* start MATERIAL *

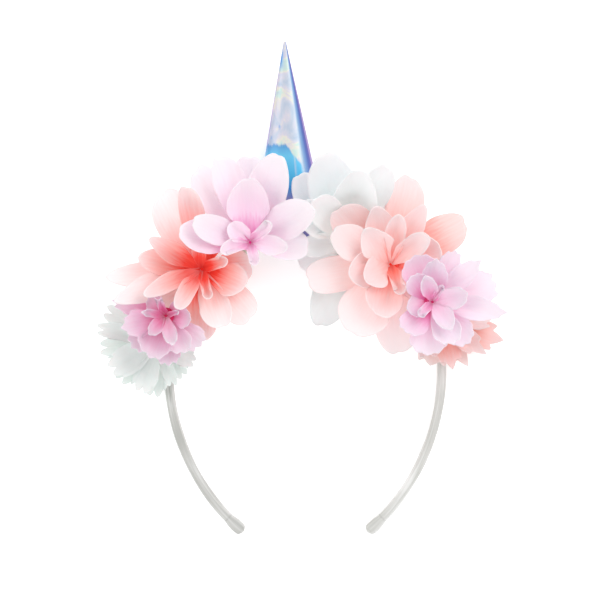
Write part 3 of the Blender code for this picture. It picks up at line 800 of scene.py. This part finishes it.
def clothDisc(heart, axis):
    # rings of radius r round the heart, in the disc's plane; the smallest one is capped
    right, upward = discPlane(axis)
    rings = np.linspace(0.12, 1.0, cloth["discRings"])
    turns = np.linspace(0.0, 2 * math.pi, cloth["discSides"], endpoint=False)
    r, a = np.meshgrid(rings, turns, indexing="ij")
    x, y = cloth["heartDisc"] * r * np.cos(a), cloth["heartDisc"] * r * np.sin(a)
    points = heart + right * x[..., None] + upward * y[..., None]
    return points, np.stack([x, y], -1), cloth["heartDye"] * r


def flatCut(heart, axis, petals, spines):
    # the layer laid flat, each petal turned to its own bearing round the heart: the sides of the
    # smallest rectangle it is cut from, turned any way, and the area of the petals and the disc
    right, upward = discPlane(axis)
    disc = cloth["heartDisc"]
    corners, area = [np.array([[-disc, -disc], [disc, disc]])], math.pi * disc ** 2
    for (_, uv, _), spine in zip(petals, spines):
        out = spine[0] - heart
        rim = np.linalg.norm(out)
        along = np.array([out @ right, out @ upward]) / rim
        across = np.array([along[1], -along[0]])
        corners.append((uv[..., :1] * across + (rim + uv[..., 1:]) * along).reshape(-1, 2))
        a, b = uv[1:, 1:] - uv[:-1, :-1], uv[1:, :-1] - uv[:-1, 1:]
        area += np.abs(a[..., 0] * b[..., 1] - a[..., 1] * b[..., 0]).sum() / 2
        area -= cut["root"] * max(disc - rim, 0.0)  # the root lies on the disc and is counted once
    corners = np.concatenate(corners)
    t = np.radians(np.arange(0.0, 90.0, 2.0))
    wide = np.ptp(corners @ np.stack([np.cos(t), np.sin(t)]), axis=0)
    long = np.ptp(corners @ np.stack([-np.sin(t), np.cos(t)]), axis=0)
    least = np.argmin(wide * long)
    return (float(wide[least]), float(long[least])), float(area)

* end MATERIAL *

Output the lines above verbatim and in full.

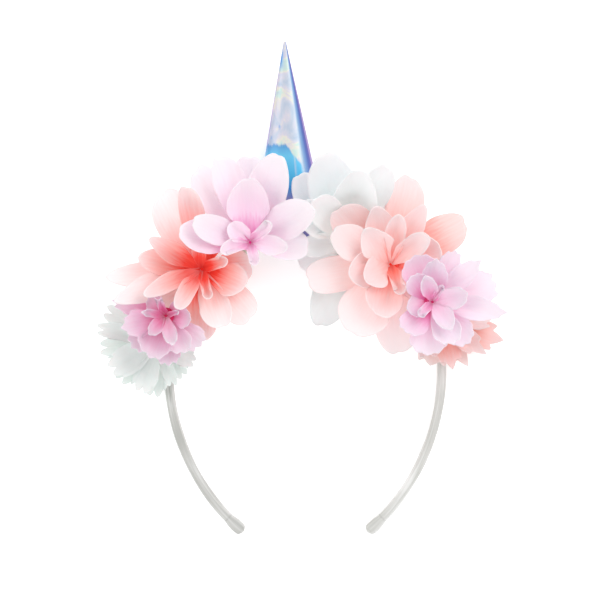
Write part 3 of the Blender code for this picture. It picks up at line 800 of scene.py. This part finishes it.
def clothDisc(heart, axis):
    # rings of radius r round the heart, in the disc's plane; the smallest one is capped
    right, upward = discPlane(axis)
    rings = np.linspace(0.12, 1.0, cloth["discRings"])
    turns = np.linspace(0.0, 2 * math.pi, cloth["discSides"], endpoint=False)
    r, a = np.meshgrid(rings, turns, indexing="ij")
    x, y = cloth["heartDisc"] * r * np.cos(a), cloth["heartDisc"] * r * np.sin(a)
    points = heart + right * x[..., None] + upward * y[..., None]
    return points, np.stack([x, y], -1), cloth["heartDye"] * r


def flatCut(heart, axis, petals, spines):
    # the layer laid flat, each petal turned to its own bearing round the heart: the sides of the
    # smallest rectangle it is cut from, turned any way, and the area of the petals and the disc
    right, upward = discPlane(axis)
    disc = cloth["heartDisc"]
    corners, area = [np.array([[-disc, -disc], [disc, disc]])], math.pi * disc ** 2
    for (_, uv, _), spine in zip(petals, spines):
        out = spine[0] - heart
        rim = np.linalg.norm(out)
        along = np.array([out @ right, out @ upward]) / rim
        across = np.array([along[1], -along[0]])
        corners.append((uv[..., :1] * across + (rim + uv[..., 1:]) * along).reshape(-1, 2))
        a, b = uv[1:, 1:] - uv[:-1, :-1], uv[1:, :-1] - uv[:-1, 1:]
        area += np.abs(a[..., 0] * b[..., 1] - a[..., 1] * b[..., 0]).sum() / 2
        area -= cut["root"] * max(disc - rim, 0.0)  # the root lies on the disc and is counted once
    corners = np.concatenate(corners)
    t = np.radians(np.arange(0.0, 90.0, 2.0))
    wide = np.ptp(corners @ np.stack([np.cos(t), np.sin(t)]), axis=0)
    long = np.ptp(corners @ np.stack([-np.sin(t), np.cos(t)]), axis=0)
    least = np.argmin(wide * long)
    return (float(wide[least]), float(long[least])), float(area)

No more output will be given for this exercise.